What is to be transcribed is the run of lines opening with the one that has "-14, partZ), copper);" and closing with the one that has "if empty is", and only that run, exactly.

===== GIVEN MATERIAL

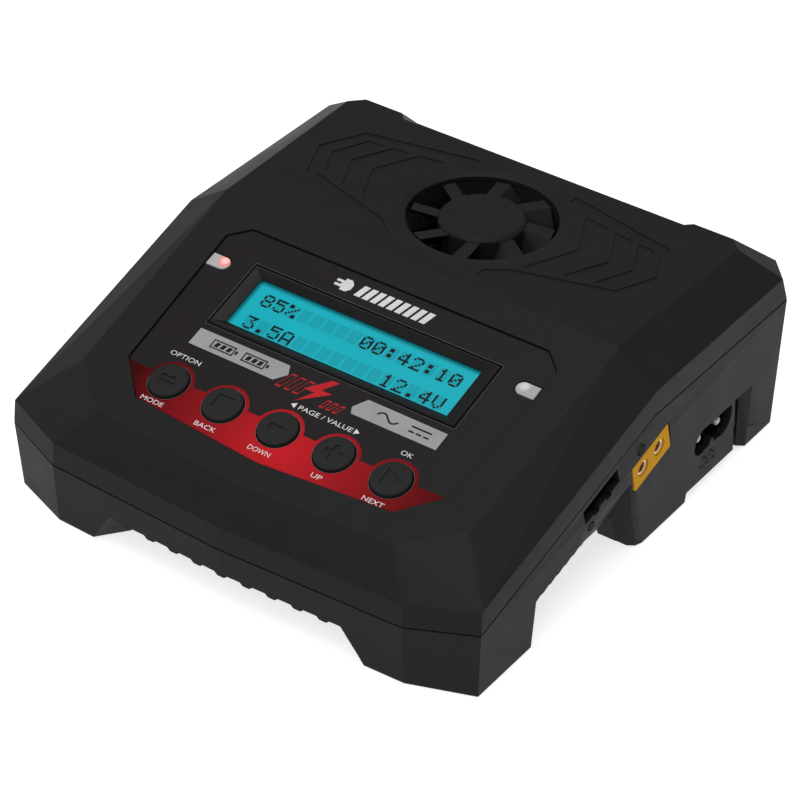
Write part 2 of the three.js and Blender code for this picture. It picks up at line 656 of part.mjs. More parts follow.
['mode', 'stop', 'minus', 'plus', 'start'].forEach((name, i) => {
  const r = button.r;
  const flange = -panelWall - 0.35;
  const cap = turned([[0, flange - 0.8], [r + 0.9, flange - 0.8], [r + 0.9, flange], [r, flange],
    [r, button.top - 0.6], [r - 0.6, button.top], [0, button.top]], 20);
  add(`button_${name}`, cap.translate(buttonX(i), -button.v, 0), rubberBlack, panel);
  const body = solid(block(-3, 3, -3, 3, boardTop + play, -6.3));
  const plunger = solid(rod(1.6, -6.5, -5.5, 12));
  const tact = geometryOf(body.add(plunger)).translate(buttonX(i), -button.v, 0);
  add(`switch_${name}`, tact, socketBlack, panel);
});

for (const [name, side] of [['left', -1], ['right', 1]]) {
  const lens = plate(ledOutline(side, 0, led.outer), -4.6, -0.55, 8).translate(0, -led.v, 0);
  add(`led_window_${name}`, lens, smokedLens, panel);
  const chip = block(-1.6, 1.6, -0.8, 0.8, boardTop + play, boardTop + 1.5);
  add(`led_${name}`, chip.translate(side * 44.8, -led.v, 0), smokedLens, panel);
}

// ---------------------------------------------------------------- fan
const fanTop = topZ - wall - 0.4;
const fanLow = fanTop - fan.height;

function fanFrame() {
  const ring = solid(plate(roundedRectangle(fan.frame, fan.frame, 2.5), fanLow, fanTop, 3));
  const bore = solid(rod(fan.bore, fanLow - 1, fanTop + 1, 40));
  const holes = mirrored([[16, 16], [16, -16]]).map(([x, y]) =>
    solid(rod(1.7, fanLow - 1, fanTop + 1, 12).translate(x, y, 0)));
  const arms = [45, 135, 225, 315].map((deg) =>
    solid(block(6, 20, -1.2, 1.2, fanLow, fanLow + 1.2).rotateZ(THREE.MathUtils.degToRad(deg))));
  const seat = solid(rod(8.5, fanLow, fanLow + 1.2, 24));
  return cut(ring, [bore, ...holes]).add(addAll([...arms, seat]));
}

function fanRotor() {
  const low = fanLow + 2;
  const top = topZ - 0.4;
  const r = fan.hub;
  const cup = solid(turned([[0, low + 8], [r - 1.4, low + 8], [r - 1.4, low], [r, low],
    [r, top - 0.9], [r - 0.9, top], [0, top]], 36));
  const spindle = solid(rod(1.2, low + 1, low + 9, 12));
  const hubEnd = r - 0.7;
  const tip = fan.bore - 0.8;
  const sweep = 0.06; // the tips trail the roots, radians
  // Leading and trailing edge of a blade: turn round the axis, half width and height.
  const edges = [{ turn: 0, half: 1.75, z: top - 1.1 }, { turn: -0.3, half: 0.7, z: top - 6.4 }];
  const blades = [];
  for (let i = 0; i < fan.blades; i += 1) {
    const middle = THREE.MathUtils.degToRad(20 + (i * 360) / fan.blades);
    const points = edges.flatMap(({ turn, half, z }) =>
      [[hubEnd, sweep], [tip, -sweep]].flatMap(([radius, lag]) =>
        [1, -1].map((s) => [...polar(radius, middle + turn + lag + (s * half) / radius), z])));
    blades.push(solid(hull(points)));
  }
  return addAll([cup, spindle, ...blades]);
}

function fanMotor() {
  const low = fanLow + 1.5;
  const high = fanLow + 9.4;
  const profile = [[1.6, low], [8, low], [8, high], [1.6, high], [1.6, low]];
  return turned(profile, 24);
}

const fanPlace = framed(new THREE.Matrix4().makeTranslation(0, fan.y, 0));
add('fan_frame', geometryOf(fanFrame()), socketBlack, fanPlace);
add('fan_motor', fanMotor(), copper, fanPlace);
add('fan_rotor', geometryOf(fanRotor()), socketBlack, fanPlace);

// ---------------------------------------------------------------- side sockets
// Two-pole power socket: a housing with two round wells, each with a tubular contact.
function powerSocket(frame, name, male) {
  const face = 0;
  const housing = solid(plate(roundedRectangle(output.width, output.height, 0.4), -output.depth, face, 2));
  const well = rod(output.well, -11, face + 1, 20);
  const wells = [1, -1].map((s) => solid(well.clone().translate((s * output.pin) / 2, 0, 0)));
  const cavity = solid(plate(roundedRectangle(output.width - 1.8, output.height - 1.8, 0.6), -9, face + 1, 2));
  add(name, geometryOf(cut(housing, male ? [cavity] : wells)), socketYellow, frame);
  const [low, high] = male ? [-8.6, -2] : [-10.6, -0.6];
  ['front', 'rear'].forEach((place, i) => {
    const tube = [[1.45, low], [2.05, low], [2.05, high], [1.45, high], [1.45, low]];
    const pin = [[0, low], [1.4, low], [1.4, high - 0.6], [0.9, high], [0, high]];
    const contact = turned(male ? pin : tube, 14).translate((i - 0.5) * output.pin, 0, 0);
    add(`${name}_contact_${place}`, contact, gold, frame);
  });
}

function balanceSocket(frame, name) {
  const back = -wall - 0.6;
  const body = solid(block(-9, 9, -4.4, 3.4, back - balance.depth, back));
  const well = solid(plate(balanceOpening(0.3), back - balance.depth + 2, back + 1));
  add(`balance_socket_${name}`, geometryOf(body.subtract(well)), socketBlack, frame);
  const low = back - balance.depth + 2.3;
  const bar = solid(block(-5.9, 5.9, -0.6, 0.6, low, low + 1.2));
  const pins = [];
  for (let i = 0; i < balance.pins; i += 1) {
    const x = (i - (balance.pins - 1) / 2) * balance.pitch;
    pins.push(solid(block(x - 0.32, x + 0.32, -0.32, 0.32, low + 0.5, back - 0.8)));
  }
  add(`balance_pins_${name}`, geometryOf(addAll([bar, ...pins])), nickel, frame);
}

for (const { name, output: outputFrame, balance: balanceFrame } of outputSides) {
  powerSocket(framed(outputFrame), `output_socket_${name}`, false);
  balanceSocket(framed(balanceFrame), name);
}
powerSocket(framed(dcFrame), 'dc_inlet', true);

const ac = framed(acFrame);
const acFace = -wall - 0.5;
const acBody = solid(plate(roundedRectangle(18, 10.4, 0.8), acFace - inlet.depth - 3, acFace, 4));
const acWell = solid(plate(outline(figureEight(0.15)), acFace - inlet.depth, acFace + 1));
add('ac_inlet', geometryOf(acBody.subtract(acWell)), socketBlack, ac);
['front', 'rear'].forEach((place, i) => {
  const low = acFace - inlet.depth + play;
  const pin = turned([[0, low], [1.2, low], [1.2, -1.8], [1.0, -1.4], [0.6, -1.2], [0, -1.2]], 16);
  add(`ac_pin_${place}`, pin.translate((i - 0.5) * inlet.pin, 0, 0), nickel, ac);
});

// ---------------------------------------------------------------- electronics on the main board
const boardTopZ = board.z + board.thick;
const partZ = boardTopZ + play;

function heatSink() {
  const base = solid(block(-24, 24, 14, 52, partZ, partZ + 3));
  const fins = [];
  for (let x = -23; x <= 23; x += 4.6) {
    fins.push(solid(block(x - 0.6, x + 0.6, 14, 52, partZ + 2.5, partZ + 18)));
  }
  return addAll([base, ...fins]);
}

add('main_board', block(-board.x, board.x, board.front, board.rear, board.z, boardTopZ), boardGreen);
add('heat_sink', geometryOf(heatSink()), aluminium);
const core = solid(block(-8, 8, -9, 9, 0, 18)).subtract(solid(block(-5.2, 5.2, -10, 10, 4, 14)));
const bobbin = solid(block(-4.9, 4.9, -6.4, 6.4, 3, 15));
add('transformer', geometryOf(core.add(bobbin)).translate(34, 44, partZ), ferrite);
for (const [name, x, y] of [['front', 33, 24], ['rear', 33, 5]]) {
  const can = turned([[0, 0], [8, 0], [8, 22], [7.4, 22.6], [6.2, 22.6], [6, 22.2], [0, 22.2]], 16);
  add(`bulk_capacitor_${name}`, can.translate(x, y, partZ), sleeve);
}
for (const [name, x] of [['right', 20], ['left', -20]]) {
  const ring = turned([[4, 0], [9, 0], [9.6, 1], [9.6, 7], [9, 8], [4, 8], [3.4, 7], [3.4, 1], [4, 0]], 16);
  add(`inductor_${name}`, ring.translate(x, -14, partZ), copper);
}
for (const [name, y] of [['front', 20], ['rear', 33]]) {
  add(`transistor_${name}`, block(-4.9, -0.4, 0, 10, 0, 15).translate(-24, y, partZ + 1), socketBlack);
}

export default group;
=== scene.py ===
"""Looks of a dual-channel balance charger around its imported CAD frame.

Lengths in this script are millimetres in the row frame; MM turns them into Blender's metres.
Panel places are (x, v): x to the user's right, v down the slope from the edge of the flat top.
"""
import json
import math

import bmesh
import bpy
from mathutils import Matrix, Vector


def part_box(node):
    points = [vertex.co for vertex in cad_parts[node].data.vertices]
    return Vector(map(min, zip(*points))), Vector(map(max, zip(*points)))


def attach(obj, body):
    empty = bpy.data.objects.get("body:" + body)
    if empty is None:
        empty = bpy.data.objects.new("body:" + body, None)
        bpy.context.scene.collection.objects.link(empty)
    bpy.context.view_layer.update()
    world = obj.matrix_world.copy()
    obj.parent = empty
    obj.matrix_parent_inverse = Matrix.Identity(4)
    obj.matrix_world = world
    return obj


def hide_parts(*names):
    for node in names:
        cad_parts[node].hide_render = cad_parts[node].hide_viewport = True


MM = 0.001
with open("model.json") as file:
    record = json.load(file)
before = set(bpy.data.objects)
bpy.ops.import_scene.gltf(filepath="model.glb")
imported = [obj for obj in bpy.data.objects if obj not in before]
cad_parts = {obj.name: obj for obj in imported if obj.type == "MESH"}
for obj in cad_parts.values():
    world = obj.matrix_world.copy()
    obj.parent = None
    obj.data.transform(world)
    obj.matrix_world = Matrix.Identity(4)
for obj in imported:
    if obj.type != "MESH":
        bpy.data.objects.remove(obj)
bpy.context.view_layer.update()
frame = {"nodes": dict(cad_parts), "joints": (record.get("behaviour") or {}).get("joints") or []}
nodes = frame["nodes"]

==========

- COMPLETED EXERCISE:
  add(`inductor_${name}`, ring.translate(x, -14, partZ), copper);
}
for (const [name, y] of [['front', 20], ['rear', 33]]) {
  add(`transistor_${name}`, block(-4.9, -0.4, 0, 10, 0, 15).translate(-24, y, partZ + 1), socketBlack);
}

export default group;
=== scene.py ===
"""Looks of a dual-channel balance charger around its imported CAD frame.

Lengths in this script are millimetres in the row frame; MM turns them into Blender's metres.
Panel places are (x, v): x to the user's right, v down the slope from the edge of the flat top.
"""
import json
import math

import bmesh
import bpy
from mathutils import Matrix, Vector


def part_box(node):
    points = [vertex.co for vertex in cad_parts[node].data.vertices]
    return Vector(map(min, zip(*points))), Vector(map(max, zip(*points)))


def attach(obj, body):
    empty = bpy.data.objects.get("body:" + body)
    if empty is None:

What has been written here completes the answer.